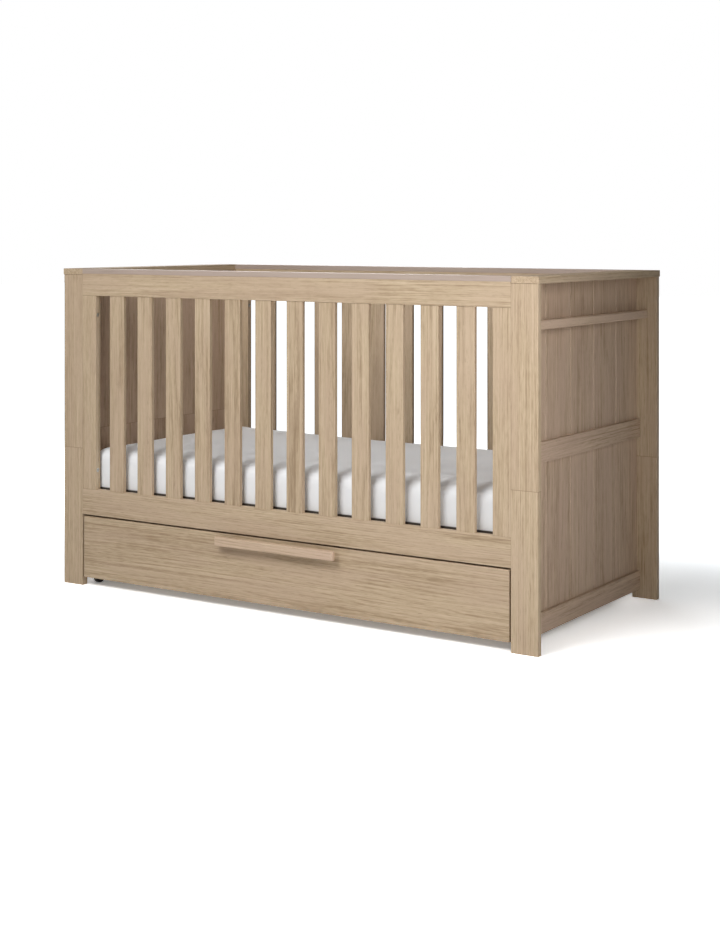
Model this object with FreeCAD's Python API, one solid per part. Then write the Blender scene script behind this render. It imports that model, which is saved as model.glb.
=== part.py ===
"""Wooden baby crib with grooved end panels, slatted long sides and an under-bed drawer on castors.

Millimetres. +X runs along the length to the right, +Y runs to the back, +Z is up.
The origin is on the floor, in the middle of the crib's overall box, drawer handle included.
Every piece is a closed solid of its own, written to parts/NODE.step.
"""
import FreeCAD, Part
import math
import os

# ---------------------------------------------------------------- driving dimensions

# mattress and the bay that holds it
mattress_length = 1400.0
mattress_width = 700.0
mattress_thickness = 120.0
mattress_end_gap = 4.0
mattress_side_gap = 6.0
mattress_corner_radius = 45.0
mattress_edge_radius = 28.0
mattress_drop = 9.5

# end posts, each split into a lower and an upper length
post_width = 74.0
side_thickness = 20.0
post_split_height = 400.0
post_outer_round = 3.5

# caps that close the tops of the two ends
overall_height = 924.0
cap_thickness = 18.0
cap_overhang = 2.0
cap_round = 1.5

# end panels with vertical V grooves
panel_thickness = 14.0
panel_lap = 53.0
plank_count = 5
groove_width = 4.0
groove_depth = 1.8

# rails planted on the outside of the end panels
end_rail_face = 24.0
mid_rail_height = 52.0
foot_rail_bottom = 25.0
foot_rail_height = 52.0
foot_rail_rebate = 6.0
hanging_rail_drop = 93.0
hanging_rail_height = 24.0
hanging_rail_thickness = 18.0
hanging_rail_gap = 15.0
hanging_rail_housing = 8.0
hanging_rail_round = 5.0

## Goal
From the data above, extract every line in its exact form.

## Task result
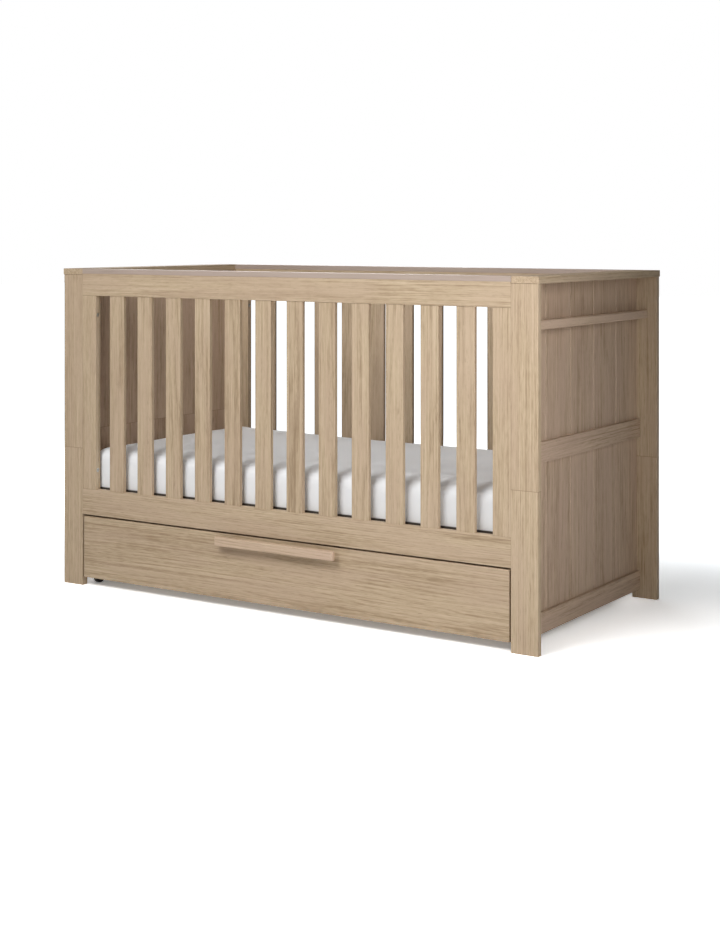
Model this object with FreeCAD's Python API, one solid per part. Then write the Blender scene script behind this render. It imports that model, which is saved as model.glb.
=== part.py ===
"""Wooden baby crib with grooved end panels, slatted long sides and an under-bed drawer on castors.

Millimetres. +X runs along the length to the right, +Y runs to the back, +Z is up.
The origin is on the floor, in the middle of the crib's overall box, drawer handle included.
Every piece is a closed solid of its own, written to parts/NODE.step.
"""
import FreeCAD, Part
import math
import os

# ---------------------------------------------------------------- driving dimensions

# mattress and the bay that holds it
mattress_length = 1400.0
mattress_width = 700.0
mattress_thickness = 120.0
mattress_end_gap = 4.0
mattress_side_gap = 6.0
mattress_corner_radius = 45.0
mattress_edge_radius = 28.0
mattress_drop = 9.5

# end posts, each split into a lower and an upper length
post_width = 74.0
side_thickness = 20.0
post_split_height = 400.0
post_outer_round = 3.5

# caps that close the tops of the two ends
overall_height = 924.0
cap_thickness = 18.0
cap_overhang = 2.0
cap_round = 1.5

# end panels with vertical V grooves
panel_thickness = 14.0
panel_lap = 53.0
plank_count = 5
groove_width = 4.0
groove_depth = 1.8

# rails planted on the outside of the end panels
end_rail_face = 24.0
mid_rail_height = 52.0
foot_rail_bottom = 25.0
foot_rail_height = 52.0
foot_rail_rebate = 6.0
hanging_rail_drop = 93.0
hanging_rail_height = 24.0
hanging_rail_thickness = 18.0
hanging_rail_gap = 15.0
hanging_rail_housing = 8.0
hanging_rail_round = 5.0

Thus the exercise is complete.